**WHAT YOU SHOULD DO:** Using the listing below, set down each line from the line containing "part_legs(body)" through the line containing "cad_parts[obj.name] = obj", both ends included, exactly and with nothing added.

━━ DATA RECORDS

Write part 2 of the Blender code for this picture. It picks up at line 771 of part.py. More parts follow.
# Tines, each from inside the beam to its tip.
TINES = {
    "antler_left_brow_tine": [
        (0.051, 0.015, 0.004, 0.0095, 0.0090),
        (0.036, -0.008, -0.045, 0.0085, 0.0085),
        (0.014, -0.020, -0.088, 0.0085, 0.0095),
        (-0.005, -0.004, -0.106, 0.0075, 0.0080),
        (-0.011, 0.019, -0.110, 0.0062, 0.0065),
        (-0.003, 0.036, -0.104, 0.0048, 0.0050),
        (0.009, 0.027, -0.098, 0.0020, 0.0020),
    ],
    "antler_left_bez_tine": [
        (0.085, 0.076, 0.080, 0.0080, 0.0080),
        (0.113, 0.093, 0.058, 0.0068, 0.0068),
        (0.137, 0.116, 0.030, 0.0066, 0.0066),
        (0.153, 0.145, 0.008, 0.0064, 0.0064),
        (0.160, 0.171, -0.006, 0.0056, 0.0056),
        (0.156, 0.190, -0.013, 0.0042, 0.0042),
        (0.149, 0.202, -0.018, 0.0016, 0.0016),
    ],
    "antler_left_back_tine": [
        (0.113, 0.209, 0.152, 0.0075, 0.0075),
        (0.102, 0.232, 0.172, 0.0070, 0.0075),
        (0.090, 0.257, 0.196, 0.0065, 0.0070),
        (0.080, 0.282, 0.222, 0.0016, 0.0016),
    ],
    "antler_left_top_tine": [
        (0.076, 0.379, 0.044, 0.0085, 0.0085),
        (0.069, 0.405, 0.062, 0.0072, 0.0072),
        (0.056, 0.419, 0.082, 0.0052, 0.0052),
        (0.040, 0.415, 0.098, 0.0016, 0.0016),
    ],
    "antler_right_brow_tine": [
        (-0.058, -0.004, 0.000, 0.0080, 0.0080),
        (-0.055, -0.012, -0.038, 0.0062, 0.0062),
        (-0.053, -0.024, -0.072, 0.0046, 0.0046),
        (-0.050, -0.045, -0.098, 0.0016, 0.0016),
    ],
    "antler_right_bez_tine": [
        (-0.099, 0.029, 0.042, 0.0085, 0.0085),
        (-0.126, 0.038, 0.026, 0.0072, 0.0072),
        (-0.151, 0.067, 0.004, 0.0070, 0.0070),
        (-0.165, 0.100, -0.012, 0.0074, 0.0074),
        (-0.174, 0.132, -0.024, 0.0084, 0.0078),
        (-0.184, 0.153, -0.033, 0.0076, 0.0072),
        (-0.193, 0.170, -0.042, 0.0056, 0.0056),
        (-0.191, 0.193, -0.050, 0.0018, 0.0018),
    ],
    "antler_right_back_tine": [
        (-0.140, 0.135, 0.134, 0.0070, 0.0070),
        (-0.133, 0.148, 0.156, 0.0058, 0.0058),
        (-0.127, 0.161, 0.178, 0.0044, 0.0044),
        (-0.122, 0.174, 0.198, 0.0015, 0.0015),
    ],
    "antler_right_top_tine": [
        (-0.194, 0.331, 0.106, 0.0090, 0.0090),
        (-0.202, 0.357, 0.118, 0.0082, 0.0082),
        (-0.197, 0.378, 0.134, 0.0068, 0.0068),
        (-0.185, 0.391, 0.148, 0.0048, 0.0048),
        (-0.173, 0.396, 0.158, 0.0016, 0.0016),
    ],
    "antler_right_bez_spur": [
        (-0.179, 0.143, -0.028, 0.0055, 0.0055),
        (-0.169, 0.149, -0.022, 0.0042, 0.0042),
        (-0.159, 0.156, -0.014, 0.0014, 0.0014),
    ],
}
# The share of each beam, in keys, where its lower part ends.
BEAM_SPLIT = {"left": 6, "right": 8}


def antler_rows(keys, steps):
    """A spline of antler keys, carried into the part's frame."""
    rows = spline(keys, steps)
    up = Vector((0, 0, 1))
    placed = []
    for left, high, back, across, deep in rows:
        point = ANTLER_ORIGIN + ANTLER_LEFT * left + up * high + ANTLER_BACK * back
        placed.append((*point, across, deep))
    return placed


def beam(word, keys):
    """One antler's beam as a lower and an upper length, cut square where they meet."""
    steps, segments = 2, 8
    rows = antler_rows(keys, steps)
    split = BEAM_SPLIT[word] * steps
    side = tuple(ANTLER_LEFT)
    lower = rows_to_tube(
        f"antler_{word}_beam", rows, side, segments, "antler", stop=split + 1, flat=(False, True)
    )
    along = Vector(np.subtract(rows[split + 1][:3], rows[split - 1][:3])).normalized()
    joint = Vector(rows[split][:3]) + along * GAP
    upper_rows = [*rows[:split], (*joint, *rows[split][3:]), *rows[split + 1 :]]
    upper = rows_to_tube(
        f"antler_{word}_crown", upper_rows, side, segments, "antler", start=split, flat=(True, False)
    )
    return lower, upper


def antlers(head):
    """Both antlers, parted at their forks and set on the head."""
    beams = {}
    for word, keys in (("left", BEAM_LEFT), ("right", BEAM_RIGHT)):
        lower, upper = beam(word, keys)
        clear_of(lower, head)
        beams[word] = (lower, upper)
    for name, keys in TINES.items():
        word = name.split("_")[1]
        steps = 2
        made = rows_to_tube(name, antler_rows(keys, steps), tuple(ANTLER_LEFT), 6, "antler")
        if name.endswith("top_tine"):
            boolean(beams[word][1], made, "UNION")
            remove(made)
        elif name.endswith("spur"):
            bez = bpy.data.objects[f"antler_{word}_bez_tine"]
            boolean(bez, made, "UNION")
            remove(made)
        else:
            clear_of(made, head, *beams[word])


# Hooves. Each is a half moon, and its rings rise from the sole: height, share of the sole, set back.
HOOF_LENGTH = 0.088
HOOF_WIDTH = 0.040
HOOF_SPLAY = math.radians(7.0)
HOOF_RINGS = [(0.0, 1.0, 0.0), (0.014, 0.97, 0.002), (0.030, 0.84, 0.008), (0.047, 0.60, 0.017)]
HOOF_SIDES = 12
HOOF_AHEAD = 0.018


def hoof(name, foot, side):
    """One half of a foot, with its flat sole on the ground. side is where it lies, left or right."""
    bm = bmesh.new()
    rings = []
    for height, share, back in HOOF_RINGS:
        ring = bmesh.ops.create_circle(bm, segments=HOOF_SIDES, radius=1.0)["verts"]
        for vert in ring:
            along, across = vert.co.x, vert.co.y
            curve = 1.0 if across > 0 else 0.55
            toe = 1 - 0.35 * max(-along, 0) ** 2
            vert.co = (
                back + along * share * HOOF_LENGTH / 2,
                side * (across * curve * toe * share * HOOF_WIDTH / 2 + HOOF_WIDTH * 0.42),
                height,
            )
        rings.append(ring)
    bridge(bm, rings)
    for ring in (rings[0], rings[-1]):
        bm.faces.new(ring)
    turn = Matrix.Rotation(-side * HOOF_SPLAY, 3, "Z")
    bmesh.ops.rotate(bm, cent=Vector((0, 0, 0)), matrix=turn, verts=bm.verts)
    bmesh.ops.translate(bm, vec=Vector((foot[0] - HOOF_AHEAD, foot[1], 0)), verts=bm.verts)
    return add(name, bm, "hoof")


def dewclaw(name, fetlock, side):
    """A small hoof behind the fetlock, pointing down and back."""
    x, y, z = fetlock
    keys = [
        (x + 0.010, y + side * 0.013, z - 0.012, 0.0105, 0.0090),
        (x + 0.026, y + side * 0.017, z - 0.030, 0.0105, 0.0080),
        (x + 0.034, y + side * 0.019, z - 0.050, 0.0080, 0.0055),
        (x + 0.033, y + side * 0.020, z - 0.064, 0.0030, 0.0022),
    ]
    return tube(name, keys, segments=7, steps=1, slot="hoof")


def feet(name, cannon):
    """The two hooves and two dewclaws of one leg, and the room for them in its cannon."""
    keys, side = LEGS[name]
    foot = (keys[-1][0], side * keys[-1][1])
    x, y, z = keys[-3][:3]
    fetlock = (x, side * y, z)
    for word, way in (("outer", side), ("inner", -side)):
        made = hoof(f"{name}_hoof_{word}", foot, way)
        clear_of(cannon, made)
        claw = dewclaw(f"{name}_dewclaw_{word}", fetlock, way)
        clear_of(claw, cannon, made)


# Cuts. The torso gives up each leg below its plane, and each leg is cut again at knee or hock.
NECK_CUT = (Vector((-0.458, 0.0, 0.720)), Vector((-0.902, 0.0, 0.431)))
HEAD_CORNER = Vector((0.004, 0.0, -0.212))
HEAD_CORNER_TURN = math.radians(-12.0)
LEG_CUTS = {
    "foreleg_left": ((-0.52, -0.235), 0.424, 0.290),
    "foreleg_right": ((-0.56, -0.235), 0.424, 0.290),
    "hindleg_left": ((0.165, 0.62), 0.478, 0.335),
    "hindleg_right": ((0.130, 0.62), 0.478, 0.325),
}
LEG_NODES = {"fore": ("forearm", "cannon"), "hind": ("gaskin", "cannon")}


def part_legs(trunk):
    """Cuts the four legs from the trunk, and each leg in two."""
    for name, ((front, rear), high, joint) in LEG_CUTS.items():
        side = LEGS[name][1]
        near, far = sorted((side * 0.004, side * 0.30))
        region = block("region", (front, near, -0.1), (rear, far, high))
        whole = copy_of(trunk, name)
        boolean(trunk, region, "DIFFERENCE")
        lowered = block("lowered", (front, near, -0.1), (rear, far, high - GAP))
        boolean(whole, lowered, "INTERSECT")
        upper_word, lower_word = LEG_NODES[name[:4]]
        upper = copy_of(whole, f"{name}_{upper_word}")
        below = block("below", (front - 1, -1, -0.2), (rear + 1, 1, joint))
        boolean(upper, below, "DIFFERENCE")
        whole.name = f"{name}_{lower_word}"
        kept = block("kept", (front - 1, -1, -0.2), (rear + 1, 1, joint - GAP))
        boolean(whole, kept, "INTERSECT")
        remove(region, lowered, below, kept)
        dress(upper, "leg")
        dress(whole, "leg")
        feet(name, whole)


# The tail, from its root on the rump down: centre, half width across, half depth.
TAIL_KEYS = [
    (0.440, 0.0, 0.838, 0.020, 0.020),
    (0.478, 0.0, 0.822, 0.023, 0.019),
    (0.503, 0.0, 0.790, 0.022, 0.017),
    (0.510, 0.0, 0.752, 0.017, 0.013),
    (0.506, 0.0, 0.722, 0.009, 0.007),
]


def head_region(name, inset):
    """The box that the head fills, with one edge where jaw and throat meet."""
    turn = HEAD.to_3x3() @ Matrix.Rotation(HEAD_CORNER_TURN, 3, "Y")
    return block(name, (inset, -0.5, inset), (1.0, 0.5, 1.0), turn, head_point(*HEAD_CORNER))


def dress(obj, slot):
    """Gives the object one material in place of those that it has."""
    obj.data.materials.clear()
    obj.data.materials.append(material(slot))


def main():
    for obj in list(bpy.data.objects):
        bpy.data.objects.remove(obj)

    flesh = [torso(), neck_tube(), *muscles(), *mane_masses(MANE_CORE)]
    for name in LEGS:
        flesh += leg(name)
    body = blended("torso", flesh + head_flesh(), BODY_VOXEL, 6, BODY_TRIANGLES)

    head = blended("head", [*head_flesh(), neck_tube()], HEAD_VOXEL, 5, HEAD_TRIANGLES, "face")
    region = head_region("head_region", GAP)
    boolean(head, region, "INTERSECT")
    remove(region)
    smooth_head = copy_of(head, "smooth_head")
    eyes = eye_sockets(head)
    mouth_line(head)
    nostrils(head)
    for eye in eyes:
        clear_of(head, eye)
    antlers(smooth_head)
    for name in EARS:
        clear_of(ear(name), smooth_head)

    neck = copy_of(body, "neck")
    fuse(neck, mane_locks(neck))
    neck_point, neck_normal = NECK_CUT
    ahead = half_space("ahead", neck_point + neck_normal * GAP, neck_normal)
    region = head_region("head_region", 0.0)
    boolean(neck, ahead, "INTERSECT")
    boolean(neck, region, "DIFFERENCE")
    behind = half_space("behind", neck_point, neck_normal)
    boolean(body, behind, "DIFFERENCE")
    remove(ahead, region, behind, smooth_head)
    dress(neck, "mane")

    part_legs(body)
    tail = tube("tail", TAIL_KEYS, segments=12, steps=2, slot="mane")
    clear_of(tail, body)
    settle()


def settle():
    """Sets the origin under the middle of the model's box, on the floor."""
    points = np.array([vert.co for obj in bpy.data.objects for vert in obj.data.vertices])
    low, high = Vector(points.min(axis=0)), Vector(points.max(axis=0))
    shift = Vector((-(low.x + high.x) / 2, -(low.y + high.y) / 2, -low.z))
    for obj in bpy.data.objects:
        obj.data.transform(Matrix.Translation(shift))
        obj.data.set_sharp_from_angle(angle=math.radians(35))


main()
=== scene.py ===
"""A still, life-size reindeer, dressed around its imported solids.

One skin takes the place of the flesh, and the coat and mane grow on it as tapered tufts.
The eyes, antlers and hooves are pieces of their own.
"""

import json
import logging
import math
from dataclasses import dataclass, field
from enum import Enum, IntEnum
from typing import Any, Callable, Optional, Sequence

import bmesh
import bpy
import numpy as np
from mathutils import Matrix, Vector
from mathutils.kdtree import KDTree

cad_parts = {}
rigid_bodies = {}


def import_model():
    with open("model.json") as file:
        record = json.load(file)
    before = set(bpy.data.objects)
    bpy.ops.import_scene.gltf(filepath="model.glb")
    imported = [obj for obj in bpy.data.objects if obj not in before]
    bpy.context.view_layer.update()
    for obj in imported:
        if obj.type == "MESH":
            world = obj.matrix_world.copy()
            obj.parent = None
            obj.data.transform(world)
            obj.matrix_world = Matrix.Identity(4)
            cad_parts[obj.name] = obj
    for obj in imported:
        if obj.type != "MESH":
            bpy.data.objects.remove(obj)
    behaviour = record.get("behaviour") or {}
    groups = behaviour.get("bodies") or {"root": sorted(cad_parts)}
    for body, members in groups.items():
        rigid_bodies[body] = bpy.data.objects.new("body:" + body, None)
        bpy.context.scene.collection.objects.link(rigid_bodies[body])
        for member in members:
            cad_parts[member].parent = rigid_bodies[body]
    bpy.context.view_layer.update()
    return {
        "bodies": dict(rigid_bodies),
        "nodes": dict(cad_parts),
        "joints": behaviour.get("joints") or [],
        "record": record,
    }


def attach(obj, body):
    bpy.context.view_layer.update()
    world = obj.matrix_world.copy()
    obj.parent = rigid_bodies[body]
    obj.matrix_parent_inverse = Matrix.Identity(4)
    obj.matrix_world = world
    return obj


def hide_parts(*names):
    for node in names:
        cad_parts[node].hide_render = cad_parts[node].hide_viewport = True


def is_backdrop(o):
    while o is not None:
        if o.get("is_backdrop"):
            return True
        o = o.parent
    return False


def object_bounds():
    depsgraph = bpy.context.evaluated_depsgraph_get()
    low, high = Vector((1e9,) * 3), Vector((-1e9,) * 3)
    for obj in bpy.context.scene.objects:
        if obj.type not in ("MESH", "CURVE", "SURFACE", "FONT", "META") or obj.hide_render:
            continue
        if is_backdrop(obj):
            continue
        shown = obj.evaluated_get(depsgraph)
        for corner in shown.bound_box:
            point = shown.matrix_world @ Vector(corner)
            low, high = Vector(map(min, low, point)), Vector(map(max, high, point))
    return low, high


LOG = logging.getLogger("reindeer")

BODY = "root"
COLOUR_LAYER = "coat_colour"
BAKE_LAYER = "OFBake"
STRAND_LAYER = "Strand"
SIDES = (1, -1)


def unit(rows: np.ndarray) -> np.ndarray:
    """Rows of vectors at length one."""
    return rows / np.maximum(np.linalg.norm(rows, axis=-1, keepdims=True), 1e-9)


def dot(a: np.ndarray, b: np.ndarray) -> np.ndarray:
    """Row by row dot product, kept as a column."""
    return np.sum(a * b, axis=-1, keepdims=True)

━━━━
━━ DATA RECORDS

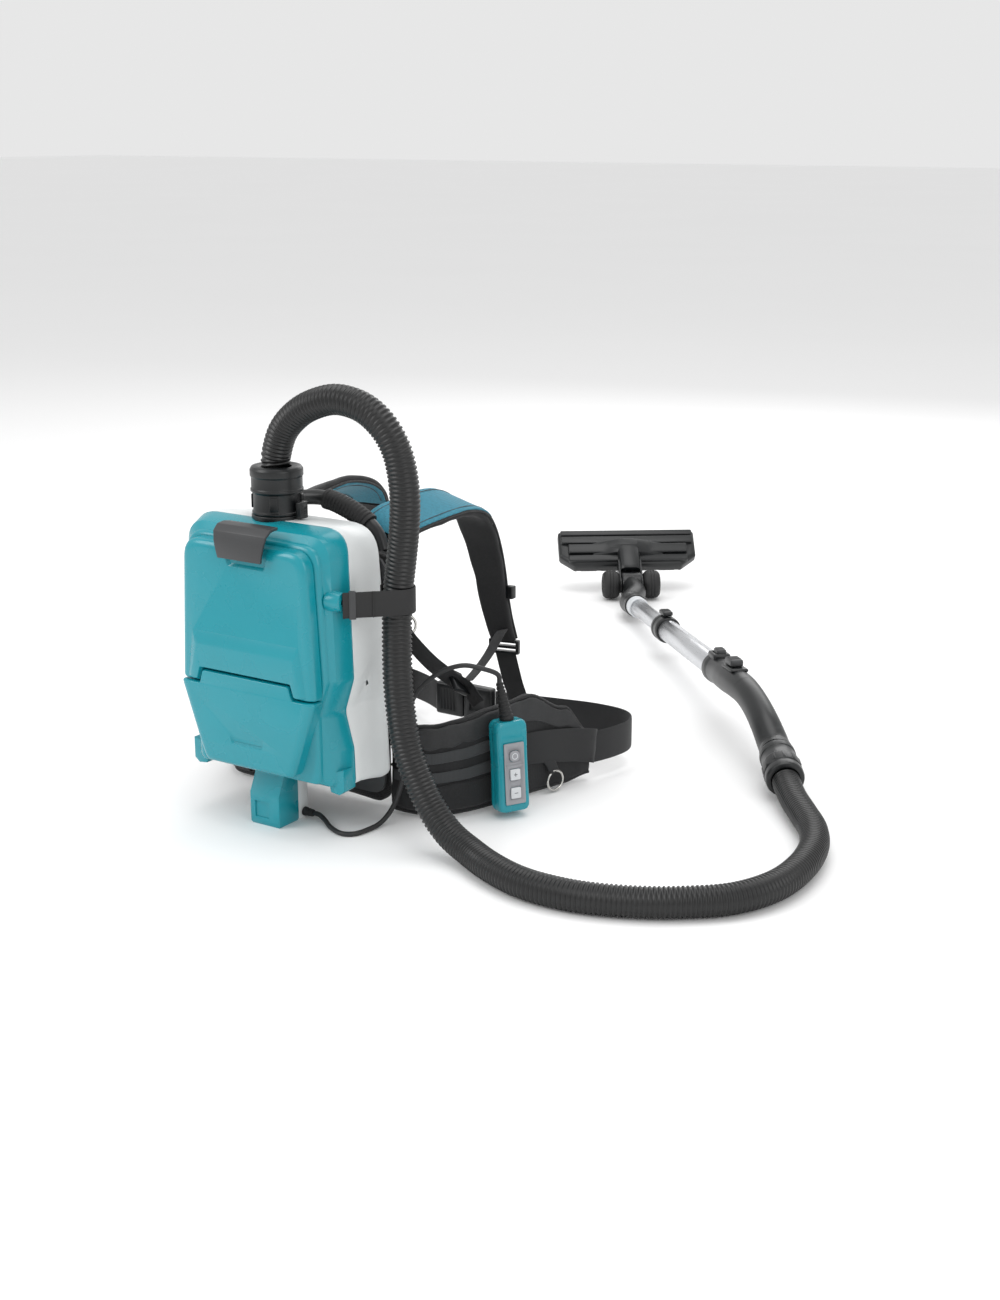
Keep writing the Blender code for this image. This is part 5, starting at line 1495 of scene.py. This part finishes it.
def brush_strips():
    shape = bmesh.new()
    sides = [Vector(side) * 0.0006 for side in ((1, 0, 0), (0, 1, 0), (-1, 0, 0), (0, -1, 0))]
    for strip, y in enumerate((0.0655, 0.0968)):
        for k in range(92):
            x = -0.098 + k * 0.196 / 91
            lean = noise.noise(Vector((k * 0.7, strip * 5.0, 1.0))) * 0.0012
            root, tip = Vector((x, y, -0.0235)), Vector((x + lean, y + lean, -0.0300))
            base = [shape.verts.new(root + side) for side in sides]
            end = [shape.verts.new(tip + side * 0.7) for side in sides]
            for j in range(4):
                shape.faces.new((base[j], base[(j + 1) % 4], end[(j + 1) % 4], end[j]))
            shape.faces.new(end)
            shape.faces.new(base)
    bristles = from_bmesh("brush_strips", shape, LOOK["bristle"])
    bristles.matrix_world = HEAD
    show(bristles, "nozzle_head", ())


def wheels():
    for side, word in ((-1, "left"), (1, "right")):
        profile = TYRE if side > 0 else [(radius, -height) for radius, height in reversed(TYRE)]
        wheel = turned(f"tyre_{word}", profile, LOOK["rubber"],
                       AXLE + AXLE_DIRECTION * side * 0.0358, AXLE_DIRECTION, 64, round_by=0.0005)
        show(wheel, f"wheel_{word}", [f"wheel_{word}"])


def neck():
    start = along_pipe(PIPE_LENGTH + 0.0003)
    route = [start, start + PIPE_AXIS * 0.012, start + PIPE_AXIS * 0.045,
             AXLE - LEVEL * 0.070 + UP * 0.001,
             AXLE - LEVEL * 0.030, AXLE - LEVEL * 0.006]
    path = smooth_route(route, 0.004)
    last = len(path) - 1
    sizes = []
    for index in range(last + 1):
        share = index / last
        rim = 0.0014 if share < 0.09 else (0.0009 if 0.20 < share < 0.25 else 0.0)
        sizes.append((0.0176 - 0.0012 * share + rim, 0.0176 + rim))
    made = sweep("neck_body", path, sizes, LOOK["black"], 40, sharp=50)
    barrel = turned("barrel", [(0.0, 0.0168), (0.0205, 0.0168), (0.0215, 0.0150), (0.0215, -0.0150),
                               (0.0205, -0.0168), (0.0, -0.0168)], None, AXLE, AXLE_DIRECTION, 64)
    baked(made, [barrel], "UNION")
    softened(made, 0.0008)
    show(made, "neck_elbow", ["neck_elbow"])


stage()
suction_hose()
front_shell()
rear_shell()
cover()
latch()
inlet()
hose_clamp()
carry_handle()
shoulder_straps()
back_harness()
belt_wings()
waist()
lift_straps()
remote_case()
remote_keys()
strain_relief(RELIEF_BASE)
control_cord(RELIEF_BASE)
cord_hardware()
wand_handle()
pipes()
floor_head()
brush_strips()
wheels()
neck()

━━━━

**RESULT:**
    part_legs(body)
    tail = tube("tail", TAIL_KEYS, segments=12, steps=2, slot="mane")
    clear_of(tail, body)
    settle()


def settle():
    """Sets the origin under the middle of the model's box, on the floor."""
    points = np.array([vert.co for obj in bpy.data.objects for vert in obj.data.vertices])
    low, high = Vector(points.min(axis=0)), Vector(points.max(axis=0))
    shift = Vector((-(low.x + high.x) / 2, -(low.y + high.y) / 2, -low.z))
    for obj in bpy.data.objects:
        obj.data.transform(Matrix.Translation(shift))
        obj.data.set_sharp_from_angle(angle=math.radians(35))


main()
=== scene.py ===
"""A still, life-size reindeer, dressed around its imported solids.

One skin takes the place of the flesh, and the coat and mane grow on it as tapered tufts.
The eyes, antlers and hooves are pieces of their own.
"""

import json
import logging
import math
from dataclasses import dataclass, field
from enum import Enum, IntEnum
from typing import Any, Callable, Optional, Sequence

import bmesh
import bpy
import numpy as np
from mathutils import Matrix, Vector
from mathutils.kdtree import KDTree

cad_parts = {}
rigid_bodies = {}


def import_model():
    with open("model.json") as file:
        record = json.load(file)
    before = set(bpy.data.objects)
    bpy.ops.import_scene.gltf(filepath="model.glb")
    imported = [obj for obj in bpy.data.objects if obj not in before]
    bpy.context.view_layer.update()
    for obj in imported:
        if obj.type == "MESH":
            world = obj.matrix_world.copy()
            obj.parent = None
            obj.data.transform(world)
            obj.matrix_world = Matrix.Identity(4)
            cad_parts[obj.name] = obj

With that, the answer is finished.